Upside-down snow pattern starts US winter season

Houston sets a record for early snow as pecan groves and cotton fields in the South get snow as well.

Snow in Houston on Friday, one of only four times the nation's fourth-largest city has seen snow in the last four years.

Nick de la Torre/AP

December 5, 2009

While Boston baked and Chicago chilled, the South got the bulk of the winter’s first lowland snow.

A “kink” in the jet stream pushed cold air into a southern trough that collided with moist air from the Gulf of Mexico. The result was the earliest-ever snow in Houston, beating a record set only last year when snow came to Houston on Dec. 10.

Houston has only seen snow a few dozen times since the Civil War.

As the storm moved east on Friday and into Saturday, pecan groves in Mississippi and cotton fields in Alabama saw unusual early season snow build up. Skiing in North Carolina mountains could start opening thanks to the early snow.

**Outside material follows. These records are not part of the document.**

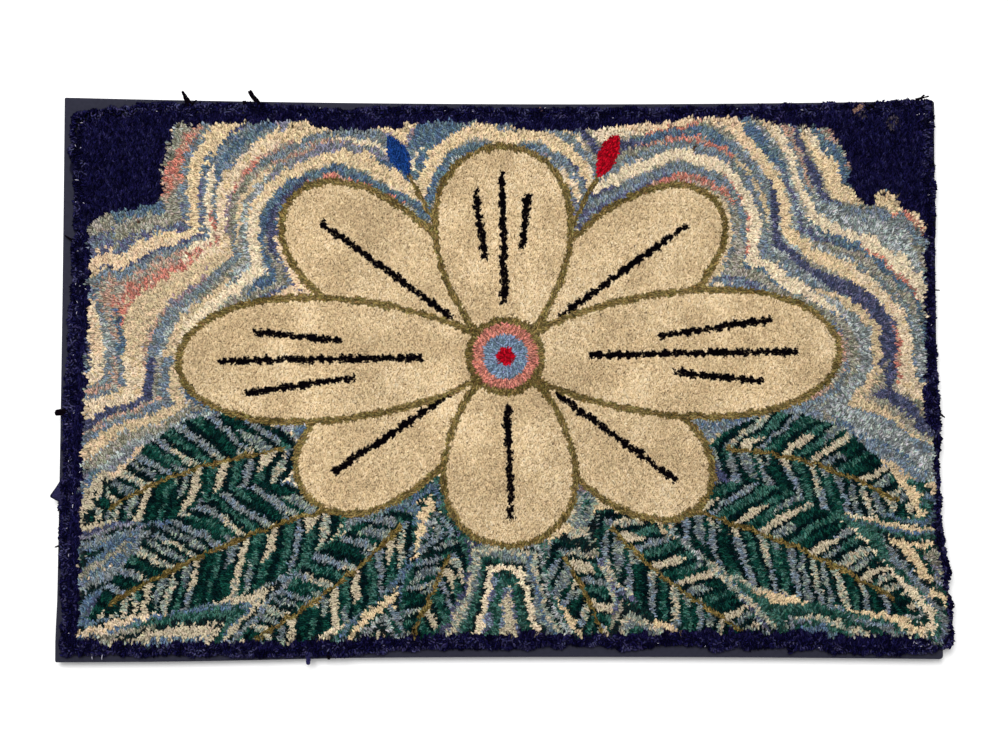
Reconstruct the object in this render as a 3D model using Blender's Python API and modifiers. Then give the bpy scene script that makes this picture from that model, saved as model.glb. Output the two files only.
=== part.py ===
"""A hooked rug sewn face up onto a cloth-covered mounting board.

The board lies on its flat back, and the rug lies on the board's face. The rug is one lumpy slab, its
foundation cloth and the pile that stands on it, with an uneven rim and a few stray locks of yarn.
Metres, +Z up. X runs along the rug's length and Y across it, with the rug's top edge at +Y.
"""

import math
import random
from collections import namedtuple

import bmesh
import bpy
from mathutils import Matrix, Vector, noise
from mathutils.geometry import delaunay_2d_cdt

OBJECT_NAME = "hooked_rug_on_board"

# Mounting board
BOARD_LENGTH = 0.9655  # across its ends
BOARD_WIDTH = 0.6178
BOARD_DEPTH = 0.020
BOARD_RIM_RADIUS = 0.0009
BOARD_RIM_SEGMENTS = 2
SHARP_ANGLE = math.radians(60)  # edges sharper than this are rounded

# How far the middle of each of its sides bends in
TOP_BOW = 0.0055
BOTTOM_BOW = 0.0037
LEFT_BOW = 0.0010
RIGHT_BOW = 0.0020
BOW_STEPS = 30

# The bottom side bulges out near its left end
BULGE_X = -0.345
BULGE_REACH = 0.215  # from its middle to where it has run out
BULGE_DEPTH = 0.0018

# The left side flares out near its bottom end
FLARE_Y = -0.288
FLARE_REACH = 0.050
FLARE_DEPTH = 0.0012

# Its corners, anticlockwise, each on a side of the middle along X and along Y
Corner = namedtuple("Corner", "across up radius")

BOARD_CORNERS = (
    Corner(-1, -1, 0.0018),
    Corner(1, -1, 0.0040),
    Corner(1, 1, 0.0030),
    Corner(-1, 1, 0.0016),
)
CORNER_STEPS = 3

# Rug
RUG_GAP = 0.0003  # between the rug's back and the board's face
RUG_THICKNESS = 0.009  # foundation and pile
RIM_PITCH = 0.0052  # between neighbouring points of the rim
RIM_RAG = 0.0014  # how far the tufts of the rim stand in or out
RIM_SHOULDER = 0.0045  # height at which the rim reaches furthest out
RIM_UNDERCUT = 0.0010  # how far the back's edge is drawn in
RIM_ROUNDING = 0.0022  # how far the top's edge is drawn in
CORNER_CUT = 0.0035  # how far the four corner points are drawn in
LUMP_PITCH = 0.032  # between neighbouring points of the top
LUMP_JITTER = 0.006
LUMP_MARGIN = 0.016  # from the rim to the first of those points
LUMP_SIZE = 0.075  # across one swell of the pile
LUMP_HEIGHT = 0.0014
MERGE_DISTANCE = 1e-6
SEED = 7

# How far the rug's rim lies inside the board's edge, in metres, at a share of the way along it:
# left to right on the top and bottom sides, bottom to top on the other two. Below 0 it overhangs.
Inset = namedtuple("Inset", "along inset")

TOP_INSETS = (
    Inset(0.000, 0.0155),
    Inset(0.030, 0.0125),
    Inset(0.046, 0.0086),
    Inset(0.066, 0.0080),
    Inset(0.079, 0.0036),
    Inset(0.092, 0.0022),
    Inset(0.260, 0.0022),
    Inset(0.290, 0.0065),
    Inset(0.317, 0.0060),
    Inset(0.340, 0.0030),
    Inset(0.440, 0.0025),
    Inset(0.500, 0.0031),
    Inset(0.530, 0.0047),
    Inset(0.565, 0.0030),
    Inset(0.795, 0.0024),
    Inset(0.840, 0.0012),
    Inset(0.925, 0.0005),
    Inset(0.940, -0.0016),
    Inset(0.958, -0.0030),
    Inset(0.968, -0.0013),
    Inset(0.985, -0.0018),
    Inset(1.000, -0.0014),
)
BOTTOM_INSETS = (
    Inset(0.000, 0.0052),
    Inset(0.120, 0.0054),
    Inset(0.170, 0.0038),
    Inset(0.210, 0.0018),
    Inset(0.310, 0.0008),
    Inset(0.350, 0.0035),
    Inset(0.380, 0.0068),
    Inset(0.510, 0.0070),
    Inset(0.535, 0.0098),
    Inset(0.554, 0.0072),
    Inset(0.570, 0.0105),
    Inset(0.600, 0.0105),
    Inset(0.630, 0.0059),
    Inset(0.650, 0.0070),
    Inset(0.670, 0.0104),
    Inset(0.697, 0.0104),
    Inset(0.720, 0.0085),
    Inset(0.735, 0.0038),
    Inset(0.755, 0.0092),
    Inset(0.785, 0.0080),
    Inset(0.800, 0.0102),
    Inset(0.815, 0.0102),
    Inset(0.824, 0.0058),
    Inset(0.850, 0.0080),
    Inset(0.868, 0.0030),
    Inset(0.975, 0.0036),
    Inset(0.985, 0.0110),
    Inset(1.000, 0.0120),
)
LEFT_INSETS = (
    Inset(0.000, 0.0050),
    Inset(0.020, 0.0034),
    Inset(0.080, 0.0052),
    Inset(0.130, 0.0030),
    Inset(0.260, 0.0016),
    Inset(0.357, 0.0043),
    Inset(0.390, 0.0020),
    Inset(0.466, 0.0040),
    Inset(0.545, 0.0063),
    Inset(0.607, 0.0075),
    Inset(0.698, 0.0113),
    Inset(0.727, 0.0095),
    Inset(0.789, 0.0125),
    Inset(0.818, 0.0098),
    Inset(0.849, 0.0120),
    Inset(0.880, 0.0098),
    Inset(0.909, 0.0091),
    Inset(0.925, 0.0045),
    Inset(0.953, 0.0060),
    Inset(1.000, 0.0085),
)
RIGHT_INSETS = (
    Inset(0.000, -0.0100),
    Inset(0.030, -0.0120),
    Inset(0.060, -0.0126),
    Inset(0.070, -0.0104),
    Inset(0.082, -0.0116),
    Inset(0.097, -0.0052),
    Inset(0.104, -0.0050),
    Inset(0.111, -0.0084),
    Inset(0.135, -0.0092),
    Inset(0.160, -0.0074),
    Inset(0.180, -0.0042),
    Inset(0.215, -0.0033),
    Inset(0.226, -0.0004),
    Inset(0.260, -0.0018),
    Inset(0.300, 0.0002),
    Inset(0.350, 0.0002),
    Inset(0.375, -0.0014),
    Inset(0.390, -0.0003),
    Inset(0.420, -0.0014),
    Inset(0.450, -0.0012),
    Inset(0.480, 0.0002),
    Inset(0.510, 0.0024),
    Inset(0.620, 0.0030),
    Inset(0.750, 0.0026),
    Inset(0.800, 0.0014),
    Inset(0.830, -0.0004),
    Inset(0.860, 0.0016),
    Inset(1.000, 0.0020),
)

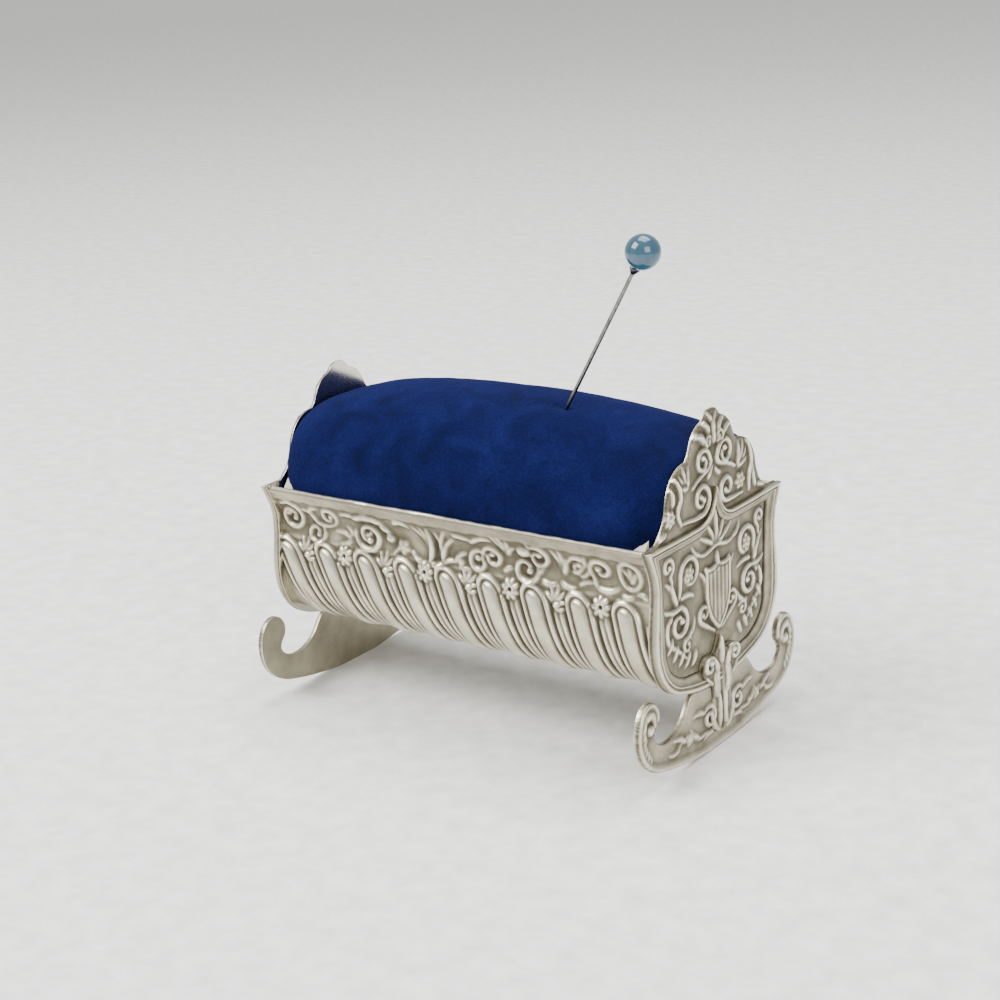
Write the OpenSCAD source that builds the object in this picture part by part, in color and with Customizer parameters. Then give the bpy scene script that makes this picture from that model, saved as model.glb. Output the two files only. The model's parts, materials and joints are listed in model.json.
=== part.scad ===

“We have this high amplitude pattern with a big kink in the jet stream, which funneled large amounts of cold air into Texas while it was warm in Boston and on the West Coast,” says Jeff Masters, founder of Weather Underground. “It’s interesting to note that Chicago has only had a trace of snow this year while Houston” had over an inch in some places.

As the cold and snow moved into the Appalachian Mountains on Saturday, West Virginia’s Kanawha Valley expected record cold weather after the snow moves on, closing in on a record low of 13 degrees set in 1974. The snowy front moved up the mid-Atlantic states Saturday, dropping up to four inches in some spots before moving into New England, where it’s looking a lot like Christmas right now.

Friday’s big-flake conditions in the Deep South was a precursor for what promises to be a snowy week across the US. High-altitude areas of Nevada, California, and Colorado are all expecting favorable snow conditions next week as the jet stream is expected to deliver moist subtropical air into the chilly western plateaus.

Meanwhile, Mr. Masters wasn’t ready to call the peculiar southern snow belt global cooling.

“Let’s call it a random variation in weather,” he says.